**STATED TASK**. Find the lines holding the word "that" and collect them.

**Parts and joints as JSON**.
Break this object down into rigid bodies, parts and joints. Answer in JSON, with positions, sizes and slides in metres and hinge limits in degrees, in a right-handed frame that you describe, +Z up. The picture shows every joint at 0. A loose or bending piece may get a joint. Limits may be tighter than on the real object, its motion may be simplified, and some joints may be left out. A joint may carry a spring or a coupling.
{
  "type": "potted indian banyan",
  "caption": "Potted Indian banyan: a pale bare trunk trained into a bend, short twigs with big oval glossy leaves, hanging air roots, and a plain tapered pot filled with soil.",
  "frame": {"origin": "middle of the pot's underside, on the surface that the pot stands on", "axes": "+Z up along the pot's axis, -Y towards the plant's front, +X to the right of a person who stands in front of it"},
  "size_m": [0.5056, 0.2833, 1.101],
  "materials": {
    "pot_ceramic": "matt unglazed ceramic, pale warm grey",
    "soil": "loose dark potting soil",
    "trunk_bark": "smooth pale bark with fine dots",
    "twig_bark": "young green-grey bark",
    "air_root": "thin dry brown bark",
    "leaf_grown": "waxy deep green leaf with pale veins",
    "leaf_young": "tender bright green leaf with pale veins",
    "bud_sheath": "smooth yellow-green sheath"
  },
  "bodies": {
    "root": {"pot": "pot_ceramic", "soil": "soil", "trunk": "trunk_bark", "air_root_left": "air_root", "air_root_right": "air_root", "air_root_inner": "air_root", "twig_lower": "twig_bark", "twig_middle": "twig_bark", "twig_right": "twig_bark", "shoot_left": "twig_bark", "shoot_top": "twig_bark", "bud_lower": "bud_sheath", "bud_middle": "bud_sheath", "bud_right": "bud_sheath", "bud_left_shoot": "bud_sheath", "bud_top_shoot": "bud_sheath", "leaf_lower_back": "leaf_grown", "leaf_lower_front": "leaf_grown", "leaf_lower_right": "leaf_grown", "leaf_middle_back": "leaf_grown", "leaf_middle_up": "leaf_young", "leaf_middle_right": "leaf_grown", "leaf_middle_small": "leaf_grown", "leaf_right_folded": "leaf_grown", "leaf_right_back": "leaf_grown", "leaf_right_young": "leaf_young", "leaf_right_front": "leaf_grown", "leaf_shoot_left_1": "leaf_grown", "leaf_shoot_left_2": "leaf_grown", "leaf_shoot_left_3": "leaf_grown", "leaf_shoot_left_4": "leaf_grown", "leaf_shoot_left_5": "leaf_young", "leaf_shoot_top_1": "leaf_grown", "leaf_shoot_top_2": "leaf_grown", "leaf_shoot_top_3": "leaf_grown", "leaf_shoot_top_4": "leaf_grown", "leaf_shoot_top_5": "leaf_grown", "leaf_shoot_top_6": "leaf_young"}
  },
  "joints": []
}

---

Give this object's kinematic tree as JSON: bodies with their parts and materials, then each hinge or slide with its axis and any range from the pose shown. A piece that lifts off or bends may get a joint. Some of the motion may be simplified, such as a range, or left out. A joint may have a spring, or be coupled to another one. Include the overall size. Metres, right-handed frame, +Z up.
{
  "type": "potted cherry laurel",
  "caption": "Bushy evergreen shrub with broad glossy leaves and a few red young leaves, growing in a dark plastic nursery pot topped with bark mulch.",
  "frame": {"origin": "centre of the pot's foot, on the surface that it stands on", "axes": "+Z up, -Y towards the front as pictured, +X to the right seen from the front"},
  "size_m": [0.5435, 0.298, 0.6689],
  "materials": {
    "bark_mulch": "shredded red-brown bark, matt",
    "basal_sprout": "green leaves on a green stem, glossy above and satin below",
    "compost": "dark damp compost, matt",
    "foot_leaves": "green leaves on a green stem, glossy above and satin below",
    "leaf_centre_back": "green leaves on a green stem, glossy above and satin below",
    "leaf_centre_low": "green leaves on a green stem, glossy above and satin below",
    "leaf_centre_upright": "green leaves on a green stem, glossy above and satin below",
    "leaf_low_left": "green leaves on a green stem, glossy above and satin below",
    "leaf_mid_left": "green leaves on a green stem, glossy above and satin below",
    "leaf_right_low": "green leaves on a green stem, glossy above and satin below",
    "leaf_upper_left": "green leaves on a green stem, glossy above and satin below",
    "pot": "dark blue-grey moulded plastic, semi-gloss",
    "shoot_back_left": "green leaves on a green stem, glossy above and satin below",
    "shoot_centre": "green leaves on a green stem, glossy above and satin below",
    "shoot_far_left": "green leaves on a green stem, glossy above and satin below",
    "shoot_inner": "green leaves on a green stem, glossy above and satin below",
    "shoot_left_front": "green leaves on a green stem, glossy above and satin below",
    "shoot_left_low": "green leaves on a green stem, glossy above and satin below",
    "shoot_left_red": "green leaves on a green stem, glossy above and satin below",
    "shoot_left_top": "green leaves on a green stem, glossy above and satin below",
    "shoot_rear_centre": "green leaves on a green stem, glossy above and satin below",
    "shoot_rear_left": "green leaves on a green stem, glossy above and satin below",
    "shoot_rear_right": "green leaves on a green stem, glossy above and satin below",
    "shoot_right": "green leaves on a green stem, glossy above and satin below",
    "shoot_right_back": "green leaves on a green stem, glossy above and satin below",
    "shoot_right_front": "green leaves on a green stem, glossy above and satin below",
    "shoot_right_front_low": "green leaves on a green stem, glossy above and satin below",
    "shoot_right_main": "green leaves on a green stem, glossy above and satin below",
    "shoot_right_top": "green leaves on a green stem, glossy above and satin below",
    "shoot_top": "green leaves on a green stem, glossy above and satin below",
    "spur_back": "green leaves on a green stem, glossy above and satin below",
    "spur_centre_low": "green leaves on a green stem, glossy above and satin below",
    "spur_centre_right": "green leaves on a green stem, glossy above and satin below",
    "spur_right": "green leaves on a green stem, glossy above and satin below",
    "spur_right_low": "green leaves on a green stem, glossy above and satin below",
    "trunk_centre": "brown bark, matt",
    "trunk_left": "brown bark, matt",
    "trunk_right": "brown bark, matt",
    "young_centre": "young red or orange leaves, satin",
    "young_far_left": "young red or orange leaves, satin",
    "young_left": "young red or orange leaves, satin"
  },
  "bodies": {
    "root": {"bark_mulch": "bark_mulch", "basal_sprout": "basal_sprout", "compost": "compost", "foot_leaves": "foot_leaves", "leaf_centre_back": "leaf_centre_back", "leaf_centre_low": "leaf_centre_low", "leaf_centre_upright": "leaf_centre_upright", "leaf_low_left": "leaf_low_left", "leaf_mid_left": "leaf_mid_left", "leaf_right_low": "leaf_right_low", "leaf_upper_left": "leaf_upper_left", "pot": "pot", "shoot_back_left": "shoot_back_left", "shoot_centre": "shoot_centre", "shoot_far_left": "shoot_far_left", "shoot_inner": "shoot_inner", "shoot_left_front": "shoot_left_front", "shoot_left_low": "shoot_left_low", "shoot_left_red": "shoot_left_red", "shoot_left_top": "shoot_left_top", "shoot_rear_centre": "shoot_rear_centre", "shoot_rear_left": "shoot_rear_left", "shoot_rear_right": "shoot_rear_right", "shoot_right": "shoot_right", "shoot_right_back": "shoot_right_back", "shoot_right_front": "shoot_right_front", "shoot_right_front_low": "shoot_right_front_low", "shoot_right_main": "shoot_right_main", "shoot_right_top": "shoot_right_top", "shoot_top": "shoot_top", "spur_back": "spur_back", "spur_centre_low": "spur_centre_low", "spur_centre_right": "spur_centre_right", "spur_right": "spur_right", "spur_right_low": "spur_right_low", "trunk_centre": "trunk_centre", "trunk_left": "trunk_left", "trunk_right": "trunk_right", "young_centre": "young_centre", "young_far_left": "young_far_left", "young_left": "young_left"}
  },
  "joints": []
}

**THE OUTPUT**.
Break this object down into rigid bodies, parts and joints. Answer in JSON, with positions, sizes and slides in metres and hinge limits in degrees, in a right-handed frame that you describe, +Z up. The picture shows every joint at 0. A loose or bending piece may get a joint. Limits may be tighter than on the real object, its motion may be simplified, and some joints may be left out. A joint may carry a spring or a coupling.
  "frame": {"origin": "middle of the pot's underside, on the surface that the pot stands on", "axes": "+Z up along the pot's axis, -Y towards the plant's front, +X to the right of a person who stands in front of it"},
Give this object's kinematic tree as JSON: bodies with their parts and materials, then each hinge or slide with its axis and any range from the pose shown. A piece that lifts off or bends may get a joint. Some of the motion may be simplified, such as a range, or left out. A joint may have a spring, or be coupled to another one. Include the overall size. Metres, right-handed frame, +Z up.
  "frame": {"origin": "centre of the pot's foot, on the surface that it stands on", "axes": "+Z up, -Y towards the front as pictured, +X to the right seen from the front"},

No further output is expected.